Building your alternative career in healthcare

You do not need to be a doctor or nurse to have a fulfilling career in the health industry.

Healthcare is an attractive sector for many people, as it is perceived to offer job security and a high salary. It is also the obvious choice for anyone who loves science and helping people.

The most highly visible professions within this sector are definitely physicians and nurses. As a result, plenty of students dream of careers in these fields. Unfortunately, these programs have become prohibitively difficult to enter as more and more students apply.

Nursing is already a competitive program in Manitoba and with Red River College axing 75 seats in its nursing school, students will be competing for fewer seats. Since grade point average (GPA) is the criteria for admittance, the minimum grade for entrance into Red River’s program is likely to increase.

Fortunately, these two occupations represent only a fraction of the career possibilities within healthcare. Canada’s National Occupational Classification lists 36 broad occupational unit groups within health.

This list is extensive, but not exhaustive. Occupations outside of direct service healthcare, such as epidemiology, health policy analysis or hospital social work are in other sections of this database. In reality, the list is even longer.

Do not limit yourself to two options. If you want to work in the health sector, research the diversity of training available to you.

Let’s explore some health occupations you could consider beyond medicine and registered nursing.

 

Dietitian

Dietitians are experts in healthy eating who create nutritional plans in line with their clients’ health goals, allergies or medical conditions.

They work in many settings including private practice, health care facilities, government and the food industry. If you love biology, chemistry and food, this could be an exciting job for you.

 

Occupational Therapist (OT)

This is the coolest job you have probably never heard of.

OTs support individuals in adapting their environments so they can continue to live their lives fully even if they have experienced a limitation to their functioning caused by physical disability, illness or a psychological concern.
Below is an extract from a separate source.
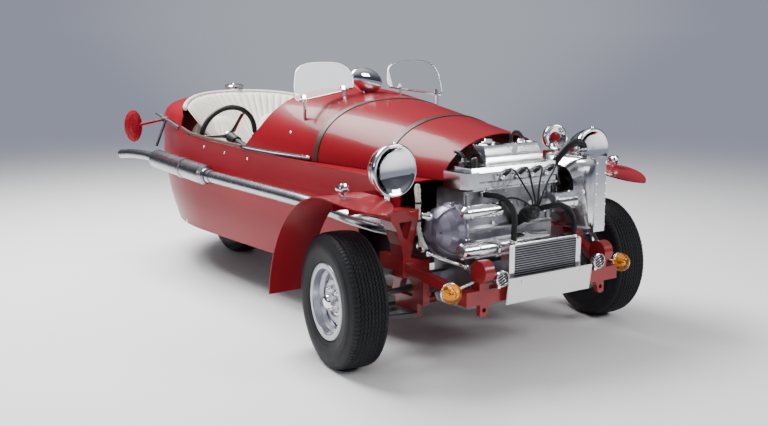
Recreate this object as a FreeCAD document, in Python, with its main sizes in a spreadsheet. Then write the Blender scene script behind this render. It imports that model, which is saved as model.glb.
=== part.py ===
"""Three wheeled car with an open transverse engine at its nose.

Millimetres.  The front faces -Y, +X is the car's left side and +Z is up.
Shapes are written with y = 0 on the front axle and z = 0 on the ground, and
every sub-part is then moved back by frame_shift, so that the frame's origin
lies on the ground under the middle of the car's own box.
"""
import FreeCAD
import Part
import Sketcher
import math
import os
import re

from FreeCAD import Placement, Rotation, Vector

doc = FreeCAD.newDocument("three_wheeled_car")
sheet = doc.addObject("Spreadsheet::Sheet", "sizes")

# Driving dimensions, one per spreadsheet row
SIZES = [
    # stance
    ("frame_shift", 1094.3),
    ("track", 1326),
    ("rear_axle_back", 2050),
    ("steer_parked", 9),
    ("steer_lock", 30),
    ("kingpin_inset", 45),
    ("joint_reach", 80),
    ("arm_thick", 14),
    ("pin_radius", 9),
    ("rack_back", 110),
    ("arm_inset", 55),
    ("knuckle_half", 23),
    ("rack_radius", 11),
    ("rack_end_back", 12),
    # wheels
    ("tyre_radius", 256),
    ("tyre_width", 165),
    ("tread_width", 128),
    ("tyre_wall", 13),
    ("bead_radius", 127),
    ("flange_radius", 145),
    ("flange_lip", 6),
    ("well_depth", 16),
    ("barrel_width", 132),
    ("barrel_wall", 4),
    ("disc_thick", 6),
    ("disc_outset", 22),
    ("hub_inward", 14),
    ("hub_outward", 16),
    ("hub_bore", 15),
    ("hub_radius", 34),
    ("rim_slots", 8),
    ("rim_slot_radius", 12),
    ("rim_slot_circle", 88),
    ("shaft_clearance", 0.05),
    ("seat_clearance", 0.3),
    ("working_clearance", 6),
    # hull, the tub that carries everything
    ("panel_wall", 6),
    ("hull_front", -30),
    ("hull_front_half", 430),
    ("hull_half", 465),
    ("tail_start", 1600),
    ("tail_length", 1000),
    ("tail_low_length", 770),
    ("hull_bottom", 240),
    ("deck_shoulder", 735),
    ("deck_height", 905),
    ("deck_crown_power", 2.5),
    ("panel_split", 1812),
    ("waist_front", 677),
    ("waist_mid", 684),
    ("waist_cockpit", 700),
    ("waist_rear", 730),
    ("arch_back", 260),
    ("arch_height", 530),
    # bonnet and scuttle
    ("bonnet_front", -107),
    ("bonnet_split", 620),
    ("bonnet_sheet", 4),
    ("bonnet_front_half", 265),
    ("bonnet_rear_half", 405),
    ("bonnet_front_crown", 845),
    ("bonnet_mid_crown", 888),
    ("bonnet_rear_crown", 937),
    ("scuttle_half", 458),
    ("scuttle_crown", 968),
    ("scuttle_top_back", 985),
    ("scuttle_low_back", 1152),
    ("strap_front", 213),
    ("strap_rear", 606),
    ("strap_width", 26),
    ("strap_thick", 3),
    # floor, bulkheads and seats
    ("floor_height", 262),
    ("floor_thick", 12),
    ("firewall_back", 110),
    ("firewall_thick", 4),
    ("toe_back", 270),
    ("footwell_half", 330),
    ("seat_wall_back", 1700),
    ("seat_wall_knee", 420),
    ("seat_wall_thick", 6),
    ("cushion_height", 120),
    ("cushion_length", 440),
    ("seat_gap", 20),
    ("squab_width", 410),
    ("squab_thick", 90),
    ("squab_top", 770),
    # rear rim of the cockpit
    ("rim_corner_half", 438),
    ("rim_corner_back", 1815),
    ("rim_centre_back", 2127),
    ("pad_thick", 30),
    # aero screens and mirrors
    ("screen_back", 755),
    ("screen_inner", 96),
    ("screen_outer", 404),
    ("screen_low_outer", 929),
    ("screen_low_inner", 979),
    ("screen_top", 1098),
    ("screen_thick", 5),
    ("screen_lean", 14),
    ("screen_foot_half", 431),
    # subframe
    ("tower_front", -106),
    ("tower_back", -30.3),
    ("tower_inner", 399),
    ("tower_outer", 529),
    ("tower_top", 585),
    ("tower_apex", 385),
    ("tower_wall", 4),
    ("strut_half", 466),
    ("strut_back", -66),
    ("engine_mount_half", 345),
    ("beam_front", -376),
    ("beam_depth", 50),
    ("beam_low", 266),
    ("beam_high", 319),
    ("beam_half", 390),
    ("rail_width", 34),
    # plate
    ("plate_width", 431),
    ("plate_tall", 99),
    ("plate_thick", 3),
    ("plate_front", -400),
    ("plate_middle", 302),
    ("plate_lean", 7.5),
    ("plate_stay", 150),
    # oil cooler
    ("cooler_half", 184),
    ("cooler_top", 434),
    ("cooler_front", -372),
    ("cooler_depth", 46),
    ("cooler_rows", 13),
    ("cooler_end", 14),
    ("tank_lip", 8),
    ("cooler_left_port", 169),
    ("cooler_right_port", 144),
    ("hose_radius", 11),
    ("ferrule_radius", 13),
    # engine
    ("block_left", 185),
    ("block_right", -262),
    ("block_front", -200),
    ("block_back", -40),
    ("block_low", 430),
    ("crankcase_rise", 70),
    ("crankcase_step", 8),
    ("head_low", 649),
    ("head_high", 733),
    ("head_left", 198),
    ("head_right", -278),
    ("head_end", -232),
    ("head_front", -212),
    ("rocker_left", 145),
    ("rocker_right", -155),
    ("rocker_high", 808),
    ("sump_low", 205),
    ("plug_pitch", 76.5),
    ("plug_first", -98),
    ("crank_height", 493),
    ("crank_forward", -130),
    ("clutch_radius", 100),
    ("starter_forward", -277),
    ("starter_height", 444),
    ("starter_radius", 39),
    ("coil_forward", -262),
    ("coil_height", 582),
    ("coil_radius", 27),
    ("cap_forward", -287),
    ("cap_height", 558),
    ("cap_radius", 29),
    ("dynamo_forward", -245),
    ("dynamo_height", 578),
    ("dynamo_radius", 38),
    ("fan_back", -120),
    ("fan_height", 610),
    ("fan_radius", 78),
    ("fan_hub_out", 56),
    ("fan_blades", 6),
    ("fin_pitch", 70),
    # radiator
    ("radiator_inner", 330),
    ("radiator_outer", 393),
    ("radiator_front", -298),
    ("radiator_back", 0),
    ("radiator_low", 445),
    ("radiator_high", 745),
    # lamps
    ("lamp_half", 512),
    ("lamp_front", -111),
    ("lamp_height", 738),
    ("lamp_radius", 99),
    ("lamp_depth", 120),
    ("side_lamp_half", 704),
    ("side_lamp_front", -70),
    ("side_lamp_height", 682),
    ("indicator_half", 439),
    ("indicator_front", -352),
    ("indicator_height", 319),
    ("indicator_radius", 38),
    ("horn_half", 250),
    ("horn_front", -412),
    ("horn_height", 359),
    # wings
    ("wing_inner", 580),
    ("wing_outer", 772),
    ("wing_sheet", 4),
    ("wing_top", 647),
    # exhaust
    ("exhaust_radius", 28),
    ("silencer_radius", 48),
    ("silencer_front", 1347),
    ("silencer_back", 1974),
    ("tail_pipe_back", 2450),
    ("tail_pipe_radius", 24),
    ("exhaust_side", 531),
    ("exhaust_height", 548),
    # steering wheel
    ("hoop_side", 275),
    ("hoop_back", 1640),
    ("hoop_height", 700),
    ("hoop_radius", 150),
    ("hoop_section", 13),
    ("hoop_tilt", 14),
    ("column_radius", 20),
    ("column_bore", 9),
    ("column_length", 1474),
    ("dash_back", 935),
    ("rail_low", 212),
    ("rail_high", 232),
    ("filler_side", 40),
    ("filler_back", 2165),
]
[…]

Their work is varied, occurring in a multitude of settings with a diverse group of clients, making it difficult to explain.

As an example, an OT might support a client who has lost mobility in one arm in finding creative ways to cook, drive their car, dress or do their job.  They might also work in a psychiatric facility, supporting an individual with an eating disorder in engaging in social activities or grocery shopping.

 

Athletic Therapist (AT)

Though often confused with its more physical cousin, athletic therapy is a unique profession with distinct expertise and training.

ATs treat musculoskeletal injuries using taping, exercise and massage in a clinical setting or right on a sports field. This is a great profession for individuals who are interested in working in a hands-on healthcare job and who are fascinated by the human body.

 

Licenced Practical Nurse (LPN)

LPNs care for patients by monitoring therapies, administering medications and taking vitals.

They also teach patients and their families about health.

LPNs complete a two-year college program. Unlike the GPA competitions for entry into most bachelor of nursing programs, applicants to LPN programs, like the one at Assiniboine Community College, are admitted based on a lottery system.

This might be the perfect second chance for students struggling to be admitted to GPA-based programs.

If you decide you would like to further your education, you can eventually seek out an LPN to bachelor of nursing bridging program to become a registered nurse.

 

Physician Assistant (PA)

PAs provide healthcare services such as making diagnoses and planning health interventions under the supervision of a physician.

With a master of physician assistant studies, you can provide up to 75 per cent of primary care interventions without physician referral, including prescribing some medications.

 

Find more health jobs

Dig a little deeper and do your research: from the National Occupational Classification’s online job descriptions to healthcare job boards, you can find a plethora of opportunities in healthcare if you just seek them out.

For example, if you check out the Winnipeg Regional Health Authority’s job board, you will find over 400 posted positions covering all kinds of jobs, including social workers, audiologists, radiology technologists and more.

Healthcare is a diverse sector composed of workers with all kinds of specializations. Take a closer look and you might find something special.